College of the Marshall Islands
- Type: Public community college
- Established: 1993
- Accreditation: ACCJC
- Location: Uliga, Majuro Atoll, Marshall Islands
- Website: www.cmi.edu

= College of the Marshall Islands =

Community college in Uliga, Marshall Islands

The College of the Marshall Islands (CMI) is a public community college in Uliga on the Majuro Atoll of the Marshall Islands. It primarily serves students from within the Micronesian region and is designated as the national post-secondary institution for the Republic of the Marshall Islands (RMI), as enacted in RMI PL 1992-13, The College of the Marshall Islands Act. The college is accredited by the Accrediting Commission for Community and Junior Colleges (ACCJC).

==Campus==
The main campus of the College of the Marshall Islands is located in Uliga, Majuro Atoll. The College Administration Offices and the Library are located in the buildings formerly used as a hospital, as are some classrooms. The two-story Classroom Building, completed in 1991, has a 1996 four-classroom addition. The building also contains the Business Computer Lab, the College Achievement Project Learning Lab, and the Student Center, for study and quiet relaxation. Adjacent buildings house Land Grant Cooperative Research and Extension programs and PEACESAT administration, Upward Bound and College Achievement Project (SSSP).
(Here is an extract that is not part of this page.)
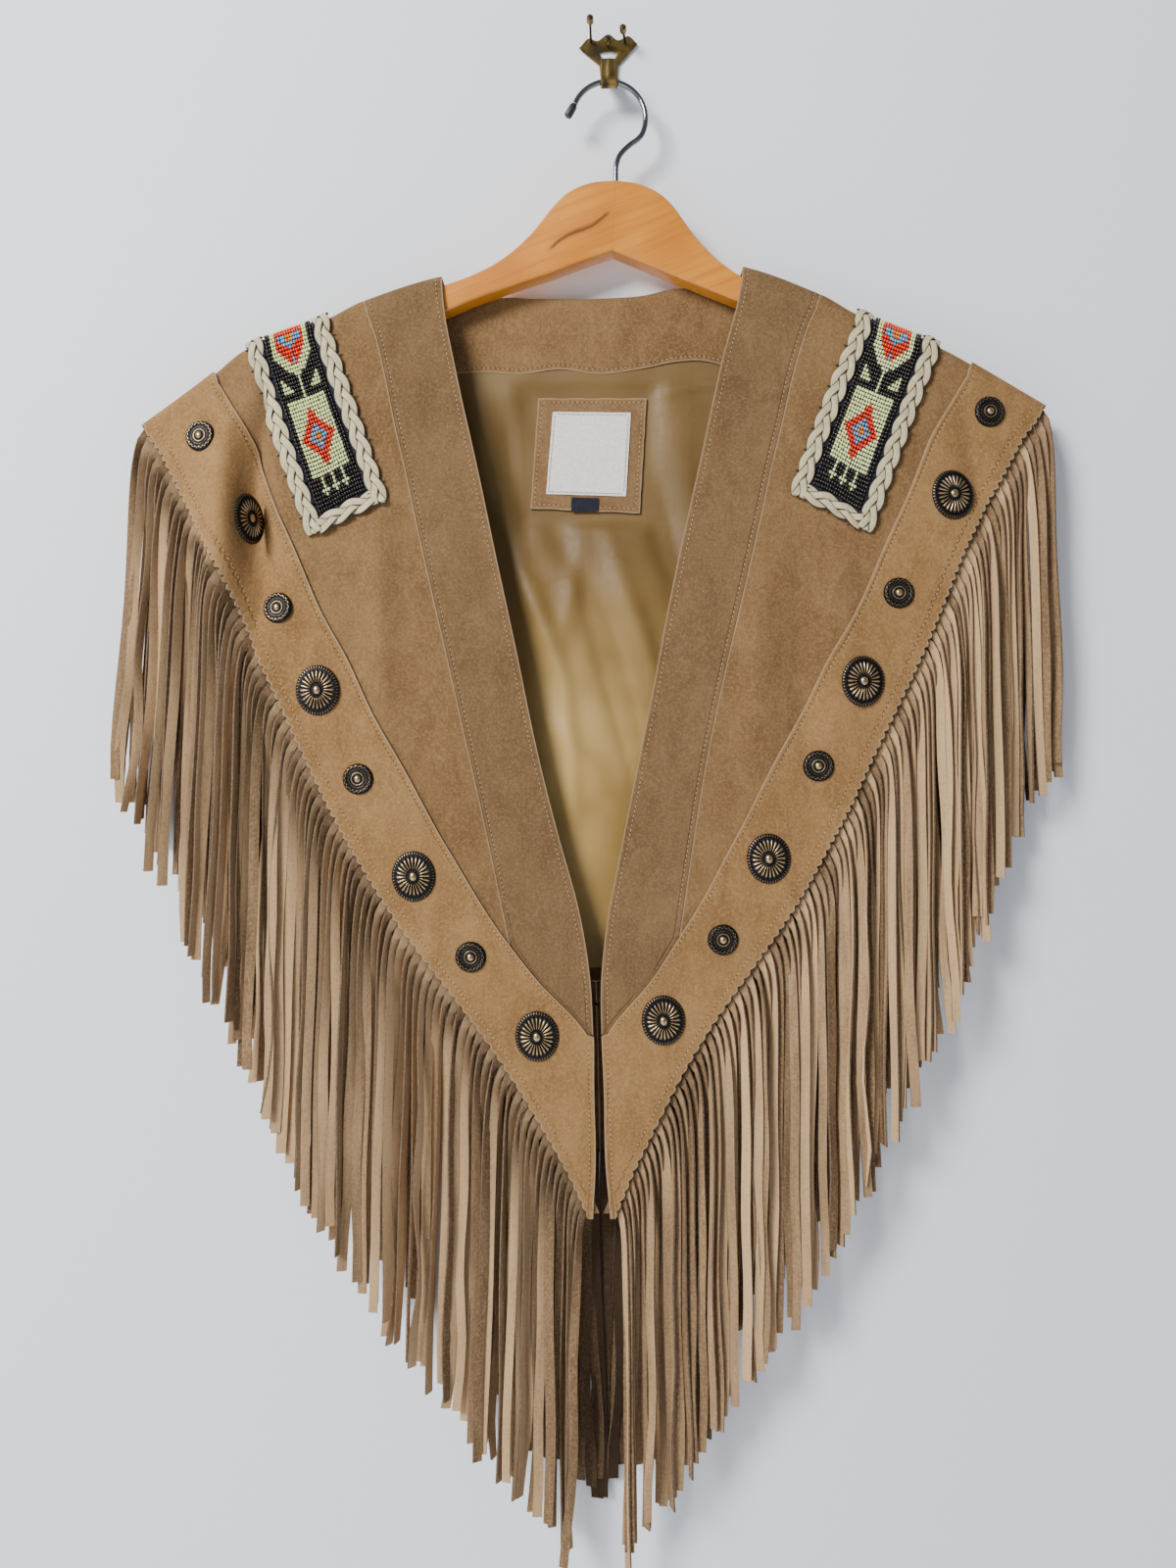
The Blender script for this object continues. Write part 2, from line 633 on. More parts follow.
sheetGrids = {  # columns and rows
    "front_band": (16, 200), "front_panel": (36, 150), "hem_band_front": (16, 520),
    "hem_band_back": (12, 260), "back_panel": (96, 150), "back_lining": (90, 150),
    "back_neck_facing": (90, 16),
}
stitchInset = {
    "front": 3.6, "seam": 2.6, "hemUpper": 2.4, "hemLower": 4.6, "tip": 3.4, "backUpper": 2.8,
    "backLower": 5.2, "facing": 2.6, "slant": 0.86,
}
noEdge = 99.0  # the distance where no edge or seam is near


def clothSheet(key, layout, lift, creased=True):
    # layout gives side, across, down, and the distance to the edge and to the seam, in mm
    shape = bmesh.new()
    columns, rows = sheetGrids[key]
    bmesh.ops.create_grid(shape, x_segments=columns, y_segments=rows, size=0.5)
    spots = np.array([vert.co[:2] for vert in shape.verts]) + 0.5
    side, across, down, edge, seam = layout(spots[:, 0], spots[:, 1])
    points = clothAt(side, across, down, lift, creased) * mm
    outward = outwardAt(side, across, down, creased)
    edgeLayer = shape.verts.layers.float.new("edge")
    seamLayer = shape.verts.layers.float.new("seam")
    cutLayer = shape.loops.layers.uv.new("cut")
    for i, vert in enumerate(shape.verts):
        vert.co = points[i]
        vert[edgeLayer] = edge[i] * mm
        vert[seamLayer] = seam[i] * mm
    shape.verts.index_update()
    for face in shape.faces:
        for loop in face.loops:
            i = loop.vert.index
            loop[cutLayer].uv = (side[i] * across[i] * mm, down[i] * mm)
    turnOutward(shape, outward)
    return shape


def suedePiece(name, shape, kind, node):
    piece = makePiece(name, shape, [suede[kind], rawEdge], [node])
    return thicken(piece, cloth["leather"], 1)


def downRun(share, start, end):
    return start + share * (end - start)


def bothSides(u):  # the side of the middle line, and how far out from it, 0 to 1
    spread = (u - 0.5) * 2
    return np.where(spread < 0, -1.0, 1.0), np.abs(spread)


def scallop(along, pitch, depth):
    return depth * (np.abs(np.sin(np.pi * along / pitch)) ** 0.7 - 0.5)


def frontBand(side, word):
    def layout(u, v):
        down = downRun(v, cloth["frontStart"], cloth["bandEnd"])
        blend = smoothStep(down, 402, 414)  # where the seam meets the hem band
        outer = cutAt("seam", down) * (1 - blend) + np.minimum(
            cutAt("seam", down), cutAt("upper", down)) * blend - 0.1
        inner = cutAt("inner", down) + 0.25 * np.sin(down / 21 + side)
        across = inner + (outer - inner) * u
        edge = np.minimum(across - inner, noEdge)
        seam = np.minimum(np.abs(across - inner - stitchInset["front"]),
                          np.abs(outer - across - stitchInset["seam"]))
        return np.full_like(u, side), across, down, edge, seam

    shape = clothSheet("front_band", layout, 0.0)
    return suedePiece(f"frontBand_{word}", shape, "band", f"front_band_{word}")


def frontPanel(side, word):
    def layout(u, v):
        down = downRun(v, cloth["frontStart"], cloth["panelEnd"])
        inner = cutAt("seam", down) + 0.2
        outer = np.maximum(cutAt("upper", down) + 2.5, inner + 1)
        across = inner + (outer - inner) * u
        edge = across - inner
        return np.full_like(u, side), across, down, edge, np.full_like(u, noEdge)

    shape = clothSheet("front_panel", layout, 0.05)
    return suedePiece(f"frontPanel_{word}", shape, "panel", f"front_panel_{word}")


def hemFront(side, word):
    def layout(u, v):
        down = downRun(v, cloth["frontStart"], cloth["tipDown"])
        upper = np.where(down < cloth["bandEnd"], cutAt("upper", down), cutAt("inner", down))
        upper = upper + 0.35 * np.sin(down / 13) * smoothStep(down, 20, 60)
        lower = cutAt("lower", down) + scallop(down, 6.1, 2.3) * smoothStep(down, 0, 12)
        lower = np.maximum(lower, upper + 1.5)
        across = upper + (lower - upper) * u
        edge = np.minimum(across - upper, lower - across)
        slant = np.where(down < 30, 1.0, stitchInset["slant"])
        seam = np.minimum(np.abs(across - upper - stitchInset["hemUpper"] / slant),
                          np.abs(lower - across - stitchInset["hemLower"] / slant))
        return np.full_like(u, side), across, down, edge * slant, seam

    shape = clothSheet("hem_band_front", layout, cloth["hemLift"])
    return suedePiece(
        f"hemBandFront_{word}", shape, "hem", f"hem_band_front_{word}",
    )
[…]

Academic year 1999-2000 was a period of major campus growth and development. The two-story Science Complex, completed in mid-2000, added three large new classrooms, a small Science Computer Lab, and science research rooms that include an Agricultural Grow Room. The Administration Annex, just beyond the men's and women's dormitories, includes the Maintenance Office and facilities, Personnel and the Personnel Conference Room.

Oscar deBrum Hall, redeveloped and given that name in late 1999, houses the Continuing Education program on the first floor and faculty offices on the second. The College grounds were also much increased during this period by the replacement of a large service-road area with grassy areas and pathways that center on the college flagpole.